According to the Indian Samkhya philosophers of the eighth century b.c., the void condenses into the element ether or space. From this air is precipitated. From air comes fire, from fire water, and from water the element earth. With each element evolves a sense-function capable of perceiving it: hearing, touch, sight, taste, and smell respectively.[20]
An amusing Chinese myth personifies these emanating elements as five venerable sages, who come stepping out of a ball of chaos, suspended in the void:
Before heaven and earth had become separated from each other, everything was a great ball of mist, called chaos. At that time, the spirits of the five elements took shape, and then developed into five ancients. The first was called the Yellow Ancient, and he was the master of earth. The second was called the Red Ancient, and he was the master of fire. The third was called the Dark Ancient, and he was the master of water. The fourth was called the Wood Prince, and he was the master of wood. The fifth was called the Metal Mother, and she was the mistress of metals.*
Now each of these five ancients set in motion the primordial spirit from which he had proceeded, so that water and earth sank downward; the heavens soared aloft and the earth became fast in the depths. Then the water gathered into rivers and lakes, and the mountains and plains appeared. The heavens cleared and the earth divided; then there were sun, moon, and all the stars, sand, clouds, rain, and dew. The Yellow Ancient gave play to the purest power of the earth, and to this were added the operations of fire and water. Then there sprang into being the grasses and trees, birds and animals, and the generations of the snakes and insects, and fishes and turtles. The Wood Prince and the Metal Mother brought light and darkness together and thereby created the human race, as man and woman. Thus gradually appeared the world....[21]

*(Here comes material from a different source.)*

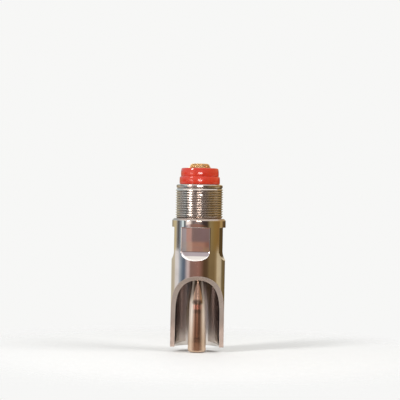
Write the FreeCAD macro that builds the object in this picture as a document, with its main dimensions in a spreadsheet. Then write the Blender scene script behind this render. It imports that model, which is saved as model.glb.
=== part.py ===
import FreeCAD, Part
import Sketcher
import math
import os

# Pig drinker of the bite kind. Millimetres, +Z towards the inlet, mouth towards -Y.
# The origin is the centre of the shoulder that the pipe thread starts from.
# The shapes follow the numbers in the Sizes sheet. Fits are a named size plus a named clearance.

doc = FreeCAD.newDocument("pig_drinker")
V = FreeCAD.Vector
X_DIR = V(1, 0, 0)
Z_DIR = V(0, 0, 1)

SIZES = [
    ("thread_dia", 20.955, "outside of the pipe thread, half inch pipe size"),
    ("thread_len", 15.0, "shoulder to inlet face"),
    ("thread_pitch", 1.07, "turn to turn"),
    ("thread_depth", 0.6, "crest to root"),
    ("thread_crest", 0.14, "flat of the crest"),
    ("thread_root", 0.14, "flat of the root"),
    ("foot_relief", 0.5, "plain groove between the shoulder and the thread"),
    ("lead_len", 1.4, "plain lead at the inlet face"),
    ("lead_step", 0.26, "the lead is smaller than the thread by this all round"),
    ("lead_relief", 0.6, "plain groove between the lead and the thread"),
    ("thread_chamfer", 0.36, "edge of the lead"),
    ("body_dia", 23.7, "outside of the body below the shoulder"),
    ("body_len", 57.0, "shoulder to the end of the spout"),
    ("shoulder_chamfer", 0.8, "edge of the shoulder"),
    ("across_flats", 20.0, "spanner size"),
    ("flat_top", 3.8, "depth of the flats' upper end below the shoulder"),
    ("flat_end", 14.3, "depth where a flat starts to run out"),
    ("cutter_radius", 5.5, "round run-out of the flats"),
    ("flat_turn", 7.8, "turn of the flats from the mouth direction, degrees"),
    ("spout_bore_dia", 19.7, "bore of the spout"),
    ("spout_bore_top", 20.0, "depth where the spout bore ends in its cone"),
    ("drill_half_angle", 59.0, "cone at the end of the spout bore, degrees from the axis"),
    ("mouth_top", 25.2, "depth of the mouth's upper end on the outside"),
    ("mouth_radius", 32.0, "round of the mouth cut, seen from the side"),
    ("rim_chamfer", 0.25, "broken edges at the end of the spout"),
    ("stem_hole_dia", 8.2, "hole in the web for the neck"),
    ("inlet_wall", 1.6775, "thread root to the bore from the inlet to the seat"),
    ("inlet_chamfer", 0.5, "inner edge of the inlet"),
    ("seal_depth", 9.0, "middle of the sealing ring below the shoulder"),
    ("seal_mean_radius", 4.0, "sealing ring, centre of the section"),
    ("seal_section", 2.5, "sealing ring, thickness"),
    ("seal_clearance", 0.08, "ring to seat and ring to ball"),
    ("neck_dia", 4.5, "thin part of the stem"),
    ("cone_start", 27.6, "depth where the stem's cone starts"),
    ("cone_end", 37.3, "depth where the stem's cone ends"),
    ("rod_dia", 7.1, "rod below the cone"),
    ("tip_dia", 8.0, "rod at its tip, slightly wider"),
    ("tip_depth", 59.1, "depth of the tip"),
    ("tip_round", 0.9, "rounded edge of the tip"),
    ("flange_dia", 12.0, "head of the stem"),
    ("flange_rise", 0.9, "underside of the head above the ball's centre"),
    ("flange_thick", 1.9, "thickness of the head"),
    ("spigot_dia", 7.8, "stub that centres the spring"),
    ("spigot_len", 2.0, "length of the stub"),
    ("head_chamfer", 0.3, "broken edges of the head"),
    ("spigot_chamfer", 0.5, "edge of the stub"),
    ("spring_wire", 1.0, "spring wire"),
    ("spring_mean_dia", 9.6, "middle of the coil"),
    ("spring_coils", 4.5, "coils between the closed ends"),
    ("spring_gap", 0.03, "spring to its seats"),
    ("plug_clearance", 0.05, "sleeve in the inlet bore"),
    ("sleeve_len", 8.0, "part of the plug that sits in the inlet bore"),
    ("sleeve_floor", 1.8, "floor that the spring presses on"),
    ("floor_hole_dia", 6.6, "water hole in that floor"),
    ("collar_step", 0.75, "lower red tier, wider than the inlet bore all round"),
    ("collar_height", 3.6, "lower red tier above the inlet face"),
    ("cap_step", 0.55, "upper red tier, narrower than the lower one all round"),
    ("cap_height", 3.7, "upper red tier"),
    ("collar_round", 0.5, "rounded edges of the lower red tier"),
    ("cap_round", 0.7, "rounded upper edge of the red head"),
    ("cap_lip_chamfer", 0.4, "inner upper edge of the red head"),
    ("sleeve_chamfer", 0.6, "lead-in of the sleeve"),
    ("screen_base_dia", 9.7, "strainer where it leaves the cap"),
    ("screen_top_dia", 7.6, "flat top of the strainer"),
    ("screen_rise", 2.0, "strainer above the red head"),
    ("screen_tube_rise", 0.15, "straight part of the strainer above the cap"),
    ("screen_skin", 0.4, "thickness of the gauze"),
    ("screen_flange_dia", 12.6, "rim of the strainer, trapped under the cap"),
    ("screen_clearance", 0.1, "strainer in the cap"),
]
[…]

Figure 58. Tangaroaā, Producing Gods and Men (carved wood, Rurutu Island, early eighteenth century a.d.)
4. Within Space — Life
The first effect of the cosmogonic emanations is the framing of the world stage of space; the second is the production of life within the frame: life polarized for self-reproduction under the dual form of the male and female. It is possible to represent the entire process in sexual terms, as a pregnancy and birth. This idea is superbly rendered in another metaphysical genealogy of the Maoris:
From the conception the increase,
From the increase the thought,
From the thought the remembrance,
From the remembrance the consciousnes
s,
From the consciousness the desire.
The word became fruitful;
It dwelt with the feeble glimmering;
It brought forth night:
The great night, the long night,
The lowest night, the loftiest night,
The thick night, to be felt,
The night to be touched,
The night not to be seen,
The night ending in death.
From the nothing the begetting,
From the nothing the increase,
From the nothing the abundance,
The power of increasing,
The living breath.
It dwelt with the empty space, and produced
the atmosphere which is above us.
The atmosphere which floats above the earth,
The great firmament above us,
dwelt with the early dawn,
And the moon sprang forth;
The atmosphere above us,
dwelt with the glowing sky,
And thence proceeded the sun;
Moon and sun were thrown up above,
as the chief eyes of heaven:
Then the Heavens became light:
the early dawn, the early day,
The mid-day: the blaze of day from the sky.
The sky above dwelt with Hawaiki,
and produced land.[22]
Figure 59. Tuamotuan Creation Chart — Below: The Cosmic Egg. Above: The People Appear, and Shape the Universe (Tuamotua, nineteenth century a.d.)
About the middle of the nineteenth century, Paiore, a high chieftain of the Polynesian island of Anaa, drew a picture of the beginnings of creation. The first detail of this illustration was a little circle containing two elements, Te Tumu, “The Foundation” (a male), and Te Papa, “The Stratum Rock” (a female).[23]